Emit the exact text of every line from the line with "base_chassis();" to the line with "in imported if", both ends included. No other output is expected.

-- BEGIN RECORDS TO PROCESS --

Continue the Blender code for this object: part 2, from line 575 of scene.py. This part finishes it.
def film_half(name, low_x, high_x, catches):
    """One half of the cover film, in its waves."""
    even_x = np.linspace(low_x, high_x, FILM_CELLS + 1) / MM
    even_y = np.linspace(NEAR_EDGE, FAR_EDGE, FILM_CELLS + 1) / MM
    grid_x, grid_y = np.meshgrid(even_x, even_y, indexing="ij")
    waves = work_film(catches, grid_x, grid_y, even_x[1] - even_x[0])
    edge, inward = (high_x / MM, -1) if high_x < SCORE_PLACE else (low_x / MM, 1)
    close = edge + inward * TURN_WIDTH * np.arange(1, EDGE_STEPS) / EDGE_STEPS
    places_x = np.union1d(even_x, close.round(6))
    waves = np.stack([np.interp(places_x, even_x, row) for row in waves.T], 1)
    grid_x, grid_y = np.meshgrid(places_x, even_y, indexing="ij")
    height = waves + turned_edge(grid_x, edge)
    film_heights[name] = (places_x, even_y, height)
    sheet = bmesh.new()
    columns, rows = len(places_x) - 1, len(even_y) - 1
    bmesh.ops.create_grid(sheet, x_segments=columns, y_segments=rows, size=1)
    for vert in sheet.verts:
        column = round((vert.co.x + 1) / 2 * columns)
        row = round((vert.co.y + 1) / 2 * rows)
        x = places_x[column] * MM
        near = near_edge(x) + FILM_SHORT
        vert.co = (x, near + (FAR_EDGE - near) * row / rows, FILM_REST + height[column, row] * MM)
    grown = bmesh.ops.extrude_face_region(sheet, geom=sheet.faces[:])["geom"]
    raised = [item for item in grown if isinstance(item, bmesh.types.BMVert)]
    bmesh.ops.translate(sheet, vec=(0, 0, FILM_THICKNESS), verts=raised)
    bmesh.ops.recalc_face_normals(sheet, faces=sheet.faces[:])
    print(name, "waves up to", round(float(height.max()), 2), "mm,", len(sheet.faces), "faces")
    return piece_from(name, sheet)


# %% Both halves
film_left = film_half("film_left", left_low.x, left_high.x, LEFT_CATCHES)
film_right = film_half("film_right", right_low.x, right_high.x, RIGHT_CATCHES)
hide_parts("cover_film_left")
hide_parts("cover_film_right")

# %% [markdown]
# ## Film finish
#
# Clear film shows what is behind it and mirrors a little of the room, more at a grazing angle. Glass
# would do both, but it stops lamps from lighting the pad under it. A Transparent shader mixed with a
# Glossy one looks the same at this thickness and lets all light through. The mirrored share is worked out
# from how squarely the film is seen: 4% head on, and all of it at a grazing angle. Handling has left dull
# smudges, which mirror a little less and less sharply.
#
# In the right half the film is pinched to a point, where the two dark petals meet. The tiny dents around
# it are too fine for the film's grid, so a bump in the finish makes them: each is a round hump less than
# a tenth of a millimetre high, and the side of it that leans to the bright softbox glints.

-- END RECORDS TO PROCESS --
-- BEGIN RECORDS TO PROCESS --

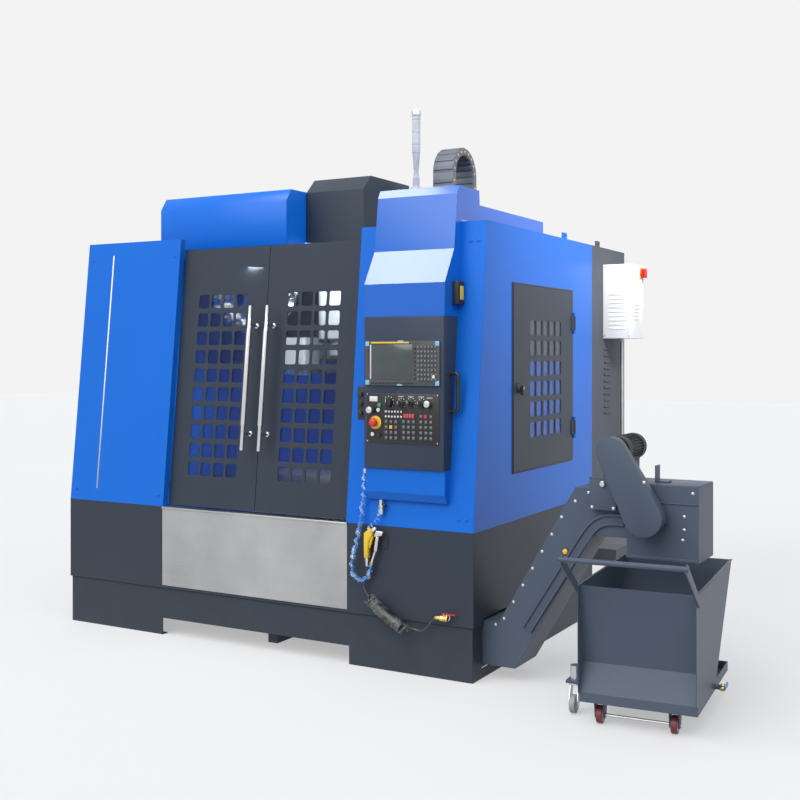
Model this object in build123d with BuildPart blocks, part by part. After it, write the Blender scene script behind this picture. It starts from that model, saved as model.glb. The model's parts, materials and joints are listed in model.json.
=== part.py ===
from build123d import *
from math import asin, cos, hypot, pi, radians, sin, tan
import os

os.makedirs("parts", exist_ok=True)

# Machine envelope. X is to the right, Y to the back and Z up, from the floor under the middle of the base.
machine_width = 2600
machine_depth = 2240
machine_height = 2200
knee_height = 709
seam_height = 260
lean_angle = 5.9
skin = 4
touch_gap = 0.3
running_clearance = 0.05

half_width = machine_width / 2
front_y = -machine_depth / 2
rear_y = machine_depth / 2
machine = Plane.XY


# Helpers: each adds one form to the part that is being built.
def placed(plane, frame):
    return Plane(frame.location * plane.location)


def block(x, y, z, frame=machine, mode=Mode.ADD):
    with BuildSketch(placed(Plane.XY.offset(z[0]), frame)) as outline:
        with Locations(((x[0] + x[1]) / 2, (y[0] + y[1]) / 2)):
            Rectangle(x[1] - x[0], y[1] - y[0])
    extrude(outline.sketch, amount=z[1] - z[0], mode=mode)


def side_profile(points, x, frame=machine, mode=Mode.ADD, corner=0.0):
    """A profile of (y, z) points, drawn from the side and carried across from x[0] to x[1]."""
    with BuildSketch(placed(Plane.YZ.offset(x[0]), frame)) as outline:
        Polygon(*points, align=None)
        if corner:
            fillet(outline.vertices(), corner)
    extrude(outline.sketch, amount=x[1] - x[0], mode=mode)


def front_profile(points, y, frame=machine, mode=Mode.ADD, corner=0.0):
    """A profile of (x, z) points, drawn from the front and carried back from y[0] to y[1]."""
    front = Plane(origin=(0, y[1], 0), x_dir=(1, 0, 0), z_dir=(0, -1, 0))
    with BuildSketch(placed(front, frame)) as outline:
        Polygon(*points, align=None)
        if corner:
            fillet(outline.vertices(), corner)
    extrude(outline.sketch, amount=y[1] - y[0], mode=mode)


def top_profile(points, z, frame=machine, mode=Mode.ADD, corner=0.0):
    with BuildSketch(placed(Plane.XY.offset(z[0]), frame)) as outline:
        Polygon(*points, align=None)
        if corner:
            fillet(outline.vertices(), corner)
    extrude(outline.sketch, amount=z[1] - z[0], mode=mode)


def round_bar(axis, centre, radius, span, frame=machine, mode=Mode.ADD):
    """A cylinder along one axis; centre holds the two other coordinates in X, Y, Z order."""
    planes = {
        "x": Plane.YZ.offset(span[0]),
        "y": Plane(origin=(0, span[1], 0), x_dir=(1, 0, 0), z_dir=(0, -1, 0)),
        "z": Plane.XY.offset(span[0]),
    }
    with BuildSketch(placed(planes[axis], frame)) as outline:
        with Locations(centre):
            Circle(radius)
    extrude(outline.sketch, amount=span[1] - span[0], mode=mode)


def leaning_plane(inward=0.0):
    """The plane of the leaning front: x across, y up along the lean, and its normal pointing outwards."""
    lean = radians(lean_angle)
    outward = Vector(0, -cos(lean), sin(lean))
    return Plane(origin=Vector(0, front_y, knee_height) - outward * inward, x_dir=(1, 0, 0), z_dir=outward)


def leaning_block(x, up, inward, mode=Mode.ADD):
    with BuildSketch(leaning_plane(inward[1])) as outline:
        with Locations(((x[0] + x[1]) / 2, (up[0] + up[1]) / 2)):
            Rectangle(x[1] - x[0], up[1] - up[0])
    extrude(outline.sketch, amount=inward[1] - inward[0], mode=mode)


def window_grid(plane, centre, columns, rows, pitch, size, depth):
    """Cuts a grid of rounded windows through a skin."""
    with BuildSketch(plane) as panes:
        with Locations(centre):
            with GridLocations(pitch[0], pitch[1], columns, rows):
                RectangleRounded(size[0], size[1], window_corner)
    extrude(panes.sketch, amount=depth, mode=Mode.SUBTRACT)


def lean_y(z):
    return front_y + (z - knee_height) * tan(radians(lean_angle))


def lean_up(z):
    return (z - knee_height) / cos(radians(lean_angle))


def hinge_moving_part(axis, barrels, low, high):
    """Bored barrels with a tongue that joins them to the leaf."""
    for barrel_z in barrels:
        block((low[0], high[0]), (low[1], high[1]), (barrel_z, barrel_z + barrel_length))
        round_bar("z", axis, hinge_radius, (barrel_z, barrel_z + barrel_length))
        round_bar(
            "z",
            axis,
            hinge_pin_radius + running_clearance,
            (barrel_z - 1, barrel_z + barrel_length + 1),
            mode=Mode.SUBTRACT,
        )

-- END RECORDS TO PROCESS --
-- BEGIN RECORDS TO PROCESS --

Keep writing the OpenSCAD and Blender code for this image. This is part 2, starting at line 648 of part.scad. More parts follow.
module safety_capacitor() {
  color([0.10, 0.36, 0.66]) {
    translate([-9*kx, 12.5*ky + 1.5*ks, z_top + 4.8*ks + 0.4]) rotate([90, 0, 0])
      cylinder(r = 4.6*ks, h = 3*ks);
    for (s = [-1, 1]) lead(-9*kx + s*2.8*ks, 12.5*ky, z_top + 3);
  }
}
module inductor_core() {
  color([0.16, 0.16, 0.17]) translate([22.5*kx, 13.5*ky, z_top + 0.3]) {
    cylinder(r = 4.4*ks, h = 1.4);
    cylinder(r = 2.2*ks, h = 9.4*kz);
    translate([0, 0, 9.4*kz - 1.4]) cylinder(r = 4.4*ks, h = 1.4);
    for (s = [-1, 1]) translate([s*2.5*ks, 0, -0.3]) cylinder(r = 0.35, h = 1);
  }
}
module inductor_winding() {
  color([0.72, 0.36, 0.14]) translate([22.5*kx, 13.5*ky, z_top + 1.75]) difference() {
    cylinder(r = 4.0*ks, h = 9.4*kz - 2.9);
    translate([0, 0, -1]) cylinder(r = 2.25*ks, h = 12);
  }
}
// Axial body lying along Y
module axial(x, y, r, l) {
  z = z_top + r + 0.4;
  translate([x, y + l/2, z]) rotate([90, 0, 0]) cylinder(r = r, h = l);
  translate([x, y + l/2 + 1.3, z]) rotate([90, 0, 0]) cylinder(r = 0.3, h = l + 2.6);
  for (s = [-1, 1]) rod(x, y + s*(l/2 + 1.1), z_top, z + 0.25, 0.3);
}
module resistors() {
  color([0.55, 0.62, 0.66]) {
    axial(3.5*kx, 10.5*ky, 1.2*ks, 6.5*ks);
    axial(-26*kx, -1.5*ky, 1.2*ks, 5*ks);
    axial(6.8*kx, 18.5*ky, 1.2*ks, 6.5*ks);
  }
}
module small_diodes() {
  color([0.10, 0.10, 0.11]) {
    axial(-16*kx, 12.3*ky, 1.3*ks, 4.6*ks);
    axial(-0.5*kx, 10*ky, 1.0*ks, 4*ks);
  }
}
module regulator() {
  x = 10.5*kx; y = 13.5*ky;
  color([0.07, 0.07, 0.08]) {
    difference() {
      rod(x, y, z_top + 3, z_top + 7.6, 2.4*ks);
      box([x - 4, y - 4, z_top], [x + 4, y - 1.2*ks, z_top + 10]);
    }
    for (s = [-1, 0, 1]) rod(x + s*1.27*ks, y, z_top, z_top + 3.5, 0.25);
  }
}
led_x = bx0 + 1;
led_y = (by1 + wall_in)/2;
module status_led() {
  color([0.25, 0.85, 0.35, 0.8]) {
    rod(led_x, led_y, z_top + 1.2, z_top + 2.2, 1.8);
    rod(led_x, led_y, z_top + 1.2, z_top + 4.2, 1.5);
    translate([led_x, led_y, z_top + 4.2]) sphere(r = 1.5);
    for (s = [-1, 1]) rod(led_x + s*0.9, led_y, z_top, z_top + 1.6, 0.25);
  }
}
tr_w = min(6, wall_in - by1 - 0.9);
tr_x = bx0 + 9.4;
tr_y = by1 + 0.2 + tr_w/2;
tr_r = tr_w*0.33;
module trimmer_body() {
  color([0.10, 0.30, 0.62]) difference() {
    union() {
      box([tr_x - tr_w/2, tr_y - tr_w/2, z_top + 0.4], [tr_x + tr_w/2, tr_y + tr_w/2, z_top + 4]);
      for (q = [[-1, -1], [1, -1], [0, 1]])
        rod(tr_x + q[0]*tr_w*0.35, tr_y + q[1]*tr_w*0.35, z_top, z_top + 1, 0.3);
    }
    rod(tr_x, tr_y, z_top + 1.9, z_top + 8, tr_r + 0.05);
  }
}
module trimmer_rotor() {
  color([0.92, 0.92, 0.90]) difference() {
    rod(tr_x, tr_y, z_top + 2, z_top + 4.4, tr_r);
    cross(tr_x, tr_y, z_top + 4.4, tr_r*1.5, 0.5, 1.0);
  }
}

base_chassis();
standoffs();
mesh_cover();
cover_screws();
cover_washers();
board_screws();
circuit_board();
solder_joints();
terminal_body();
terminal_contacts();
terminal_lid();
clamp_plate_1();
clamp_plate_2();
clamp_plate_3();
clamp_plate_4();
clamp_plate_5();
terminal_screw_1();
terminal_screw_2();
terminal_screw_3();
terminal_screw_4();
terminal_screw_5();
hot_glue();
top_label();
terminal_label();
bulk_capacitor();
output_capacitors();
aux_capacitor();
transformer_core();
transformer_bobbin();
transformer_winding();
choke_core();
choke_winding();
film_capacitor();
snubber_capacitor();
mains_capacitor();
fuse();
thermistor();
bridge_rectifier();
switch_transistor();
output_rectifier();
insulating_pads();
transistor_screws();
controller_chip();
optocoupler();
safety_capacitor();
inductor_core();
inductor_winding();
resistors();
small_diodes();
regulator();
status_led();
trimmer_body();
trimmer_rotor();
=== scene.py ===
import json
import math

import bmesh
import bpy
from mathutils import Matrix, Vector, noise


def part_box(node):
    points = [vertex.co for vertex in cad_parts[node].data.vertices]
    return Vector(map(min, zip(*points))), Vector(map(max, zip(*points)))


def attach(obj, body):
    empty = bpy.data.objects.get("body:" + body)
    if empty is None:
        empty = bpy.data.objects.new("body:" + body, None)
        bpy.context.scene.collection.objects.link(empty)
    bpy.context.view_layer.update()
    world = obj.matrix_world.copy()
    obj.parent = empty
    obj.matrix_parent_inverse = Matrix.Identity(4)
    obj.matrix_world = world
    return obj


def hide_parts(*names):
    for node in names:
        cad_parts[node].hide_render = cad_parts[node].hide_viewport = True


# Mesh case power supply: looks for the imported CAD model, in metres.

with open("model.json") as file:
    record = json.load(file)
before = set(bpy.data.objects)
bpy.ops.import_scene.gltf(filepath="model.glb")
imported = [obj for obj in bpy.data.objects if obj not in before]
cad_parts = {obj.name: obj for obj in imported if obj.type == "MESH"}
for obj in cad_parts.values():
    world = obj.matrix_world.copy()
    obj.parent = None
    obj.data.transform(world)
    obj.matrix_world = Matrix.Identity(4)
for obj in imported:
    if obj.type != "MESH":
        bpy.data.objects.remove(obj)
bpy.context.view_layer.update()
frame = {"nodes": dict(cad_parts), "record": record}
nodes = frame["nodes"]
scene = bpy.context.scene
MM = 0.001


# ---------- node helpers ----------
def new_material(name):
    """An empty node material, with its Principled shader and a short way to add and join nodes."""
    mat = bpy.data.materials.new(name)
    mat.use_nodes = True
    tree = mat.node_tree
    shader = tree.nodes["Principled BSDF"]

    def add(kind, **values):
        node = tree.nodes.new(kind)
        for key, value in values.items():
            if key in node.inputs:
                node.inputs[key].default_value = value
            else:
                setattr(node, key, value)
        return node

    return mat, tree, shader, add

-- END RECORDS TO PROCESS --

OUTPUT
base_chassis();
standoffs();
mesh_cover();
cover_screws();
cover_washers();
board_screws();
circuit_board();
solder_joints();
terminal_body();
terminal_contacts();
terminal_lid();
clamp_plate_1();
clamp_plate_2();
clamp_plate_3();
clamp_plate_4();
clamp_plate_5();
terminal_screw_1();
terminal_screw_2();
terminal_screw_3();
terminal_screw_4();
terminal_screw_5();
hot_glue();
top_label();
terminal_label();
bulk_capacitor();
output_capacitors();
aux_capacitor();
transformer_core();
transformer_bobbin();
transformer_winding();
choke_core();
choke_winding();
film_capacitor();
snubber_capacitor();
mains_capacitor();
fuse();
thermistor();
bridge_rectifier();
switch_transistor();
output_rectifier();
insulating_pads();
transistor_screws();
controller_chip();
optocoupler();
safety_capacitor();
inductor_core();
inductor_winding();
resistors();
small_diodes();
regulator();
status_led();
trimmer_body();
trimmer_rotor();
=== scene.py ===
import json
import math

import bmesh
import bpy
from mathutils import Matrix, Vector, noise


def part_box(node):
    points = [vertex.co for vertex in cad_parts[node].data.vertices]
    return Vector(map(min, zip(*points))), Vector(map(max, zip(*points)))


def attach(obj, body):
    empty = bpy.data.objects.get("body:" + body)
    if empty is None:
        empty = bpy.data.objects.new("body:" + body, None)
        bpy.context.scene.collection.objects.link(empty)
    bpy.context.view_layer.update()
    world = obj.matrix_world.copy()
    obj.parent = empty
    obj.matrix_parent_inverse = Matrix.Identity(4)
    obj.matrix_world = world
    return obj


def hide_parts(*names):
    for node in names:
        cad_parts[node].hide_render = cad_parts[node].hide_viewport = True


# Mesh case power supply: looks for the imported CAD model, in metres.

with open("model.json") as file:
    record = json.load(file)
before = set(bpy.data.objects)
bpy.ops.import_scene.gltf(filepath="model.glb")
imported = [obj for obj in bpy.data.objects if obj not in before]
cad_parts = {obj.name: obj for obj in imported if obj.type == "MESH"}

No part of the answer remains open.